À rebours des raisons économiques classiques motivant les droits de douane — protection de l’industrie naissante, lutte contre le dumping, défense des secteurs stratégiques —, Donald Trump utilise cet outil comme un levier de domination. Sa politique tarifaire constitue non seulement une problématique économique, mais aussi juridique et politique : elle s’attaque au droit et aux institutions des autres puissances. Les droits de douane de Trump sont la version moderne du tribut qu’Athènes exigeait de ses alliés.

Thucydide, déjà, nous avertissait : « La plupart des alliés, las de fournir des navires, préféraient payer un tribut ; Athènes accepta volontiers, et peu à peu, ils perdirent leur autonomie. »

Paul Zurkinden

Face à ces pratiques, qui rappellent dans leurs modalités les traités inégaux imposés à la Chine au XIXᵉ siècle, les Européens ne peuvent exprimer qu’un non possumus, face à des négociations sur un terrain inégal.
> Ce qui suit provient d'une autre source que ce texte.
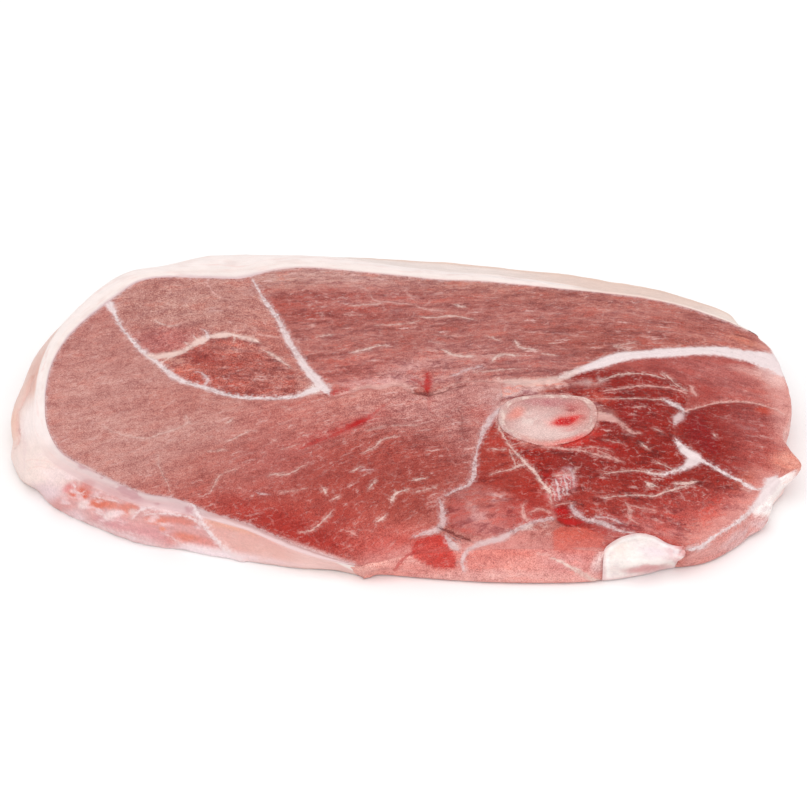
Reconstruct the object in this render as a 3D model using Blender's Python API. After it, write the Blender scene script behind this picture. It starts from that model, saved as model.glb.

Il serait préférable de ne pas céder à la tentation d’une soumission silencieuse et d’opter pour une stratégie fondée sur l’affirmation de nos intérêts communs, plutôt que de subir les décisions imposées par d’autres. Dans pareille situation, pourquoi s’interdire d’explorer l’intensification de nos relations commerciales avec d’autres partenaires stratégiques ? Des discussions à armes égales pourront bien reprendre une fois que Donald Trump aura récolté les fruits de sa politique commerciale inconséquente, une politique qui finira par se traduire par des déconvenues dans les urnes.

La question à laquelle nos dirigeants devront répondre est claire : quelle place souhaitons-nous tenir dans le nouveau monde qui se forge ? Soit l’on est prêt à accepter des règles et des modèles imposés par d’autres, soit l’on se donne les moyens de contribuer soi-même à l’élaboration des futures règles collectives. Thucydide, déjà, nous avertissait : «La plupart des alliés, las de fournir des navires, préféraient payer un tribut ; Athènes accepta volontiers, et peu à peu, ils perdirent leur autonomie.»